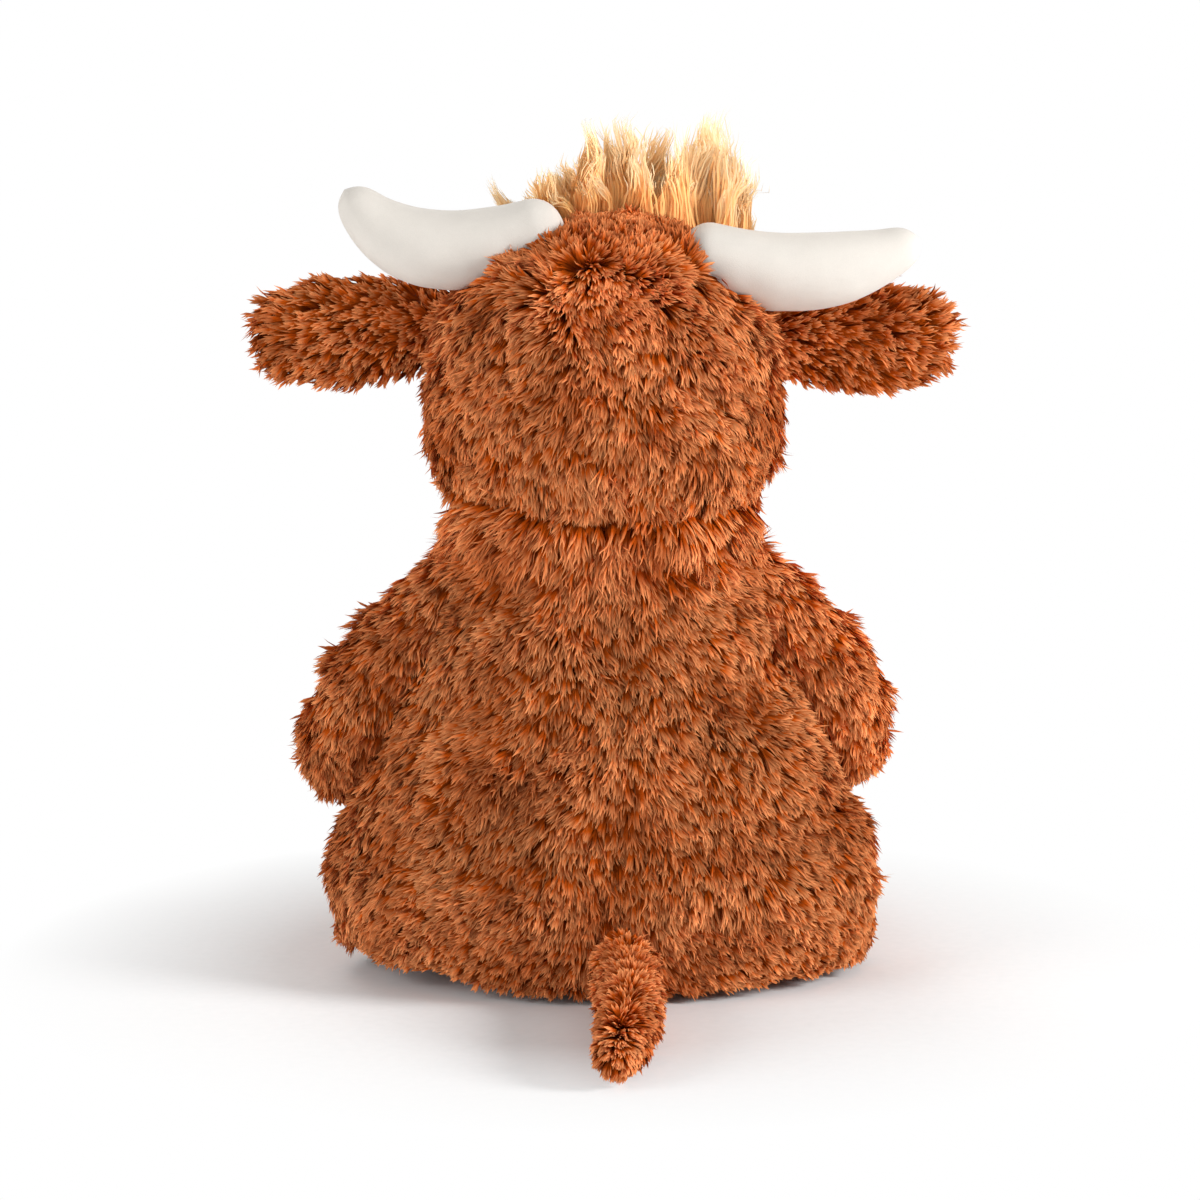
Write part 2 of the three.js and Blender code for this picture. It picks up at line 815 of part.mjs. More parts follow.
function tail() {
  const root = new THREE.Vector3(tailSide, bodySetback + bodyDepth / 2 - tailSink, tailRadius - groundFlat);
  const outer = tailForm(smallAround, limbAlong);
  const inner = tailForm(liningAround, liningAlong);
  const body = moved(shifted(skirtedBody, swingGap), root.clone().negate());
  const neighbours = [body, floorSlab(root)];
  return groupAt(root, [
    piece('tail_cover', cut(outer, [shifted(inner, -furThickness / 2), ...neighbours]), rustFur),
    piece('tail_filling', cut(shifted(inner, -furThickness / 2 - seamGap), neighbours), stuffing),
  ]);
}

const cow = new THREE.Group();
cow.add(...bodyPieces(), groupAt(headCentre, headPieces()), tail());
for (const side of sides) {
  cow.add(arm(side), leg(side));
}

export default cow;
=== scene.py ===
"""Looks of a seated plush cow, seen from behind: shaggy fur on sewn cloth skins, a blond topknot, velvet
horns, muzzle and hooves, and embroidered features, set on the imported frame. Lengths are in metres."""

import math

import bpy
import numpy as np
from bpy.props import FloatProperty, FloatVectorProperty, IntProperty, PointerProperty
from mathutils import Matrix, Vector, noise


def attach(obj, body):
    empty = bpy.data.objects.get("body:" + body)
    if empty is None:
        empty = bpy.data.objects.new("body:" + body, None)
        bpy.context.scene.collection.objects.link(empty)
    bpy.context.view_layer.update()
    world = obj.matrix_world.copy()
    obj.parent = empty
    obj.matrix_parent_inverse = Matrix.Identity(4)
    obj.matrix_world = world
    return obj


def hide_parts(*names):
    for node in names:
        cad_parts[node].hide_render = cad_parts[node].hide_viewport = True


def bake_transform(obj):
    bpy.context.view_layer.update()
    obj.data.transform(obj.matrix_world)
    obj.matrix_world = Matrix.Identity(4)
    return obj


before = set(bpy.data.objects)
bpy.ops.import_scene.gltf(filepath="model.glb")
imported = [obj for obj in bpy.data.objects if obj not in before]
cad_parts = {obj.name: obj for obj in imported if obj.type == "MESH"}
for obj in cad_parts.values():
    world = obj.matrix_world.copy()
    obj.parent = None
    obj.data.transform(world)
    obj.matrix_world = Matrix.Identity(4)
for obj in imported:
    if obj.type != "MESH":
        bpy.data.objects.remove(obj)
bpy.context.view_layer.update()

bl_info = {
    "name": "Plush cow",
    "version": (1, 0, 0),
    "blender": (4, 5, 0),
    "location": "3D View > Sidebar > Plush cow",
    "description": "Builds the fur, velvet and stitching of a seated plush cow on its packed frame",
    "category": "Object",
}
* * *
[Work to do]
Gather up every line from the listing above in which the word "data" occurs.

[Reply]
    empty = bpy.data.objects.get("body:" + body)
        empty = bpy.data.objects.new("body:" + body, None)
    obj.data.transform(obj.matrix_world)
before = set(bpy.data.objects)
imported = [obj for obj in bpy.data.objects if obj not in before]
    obj.data.transform(world)
        bpy.data.objects.remove(obj)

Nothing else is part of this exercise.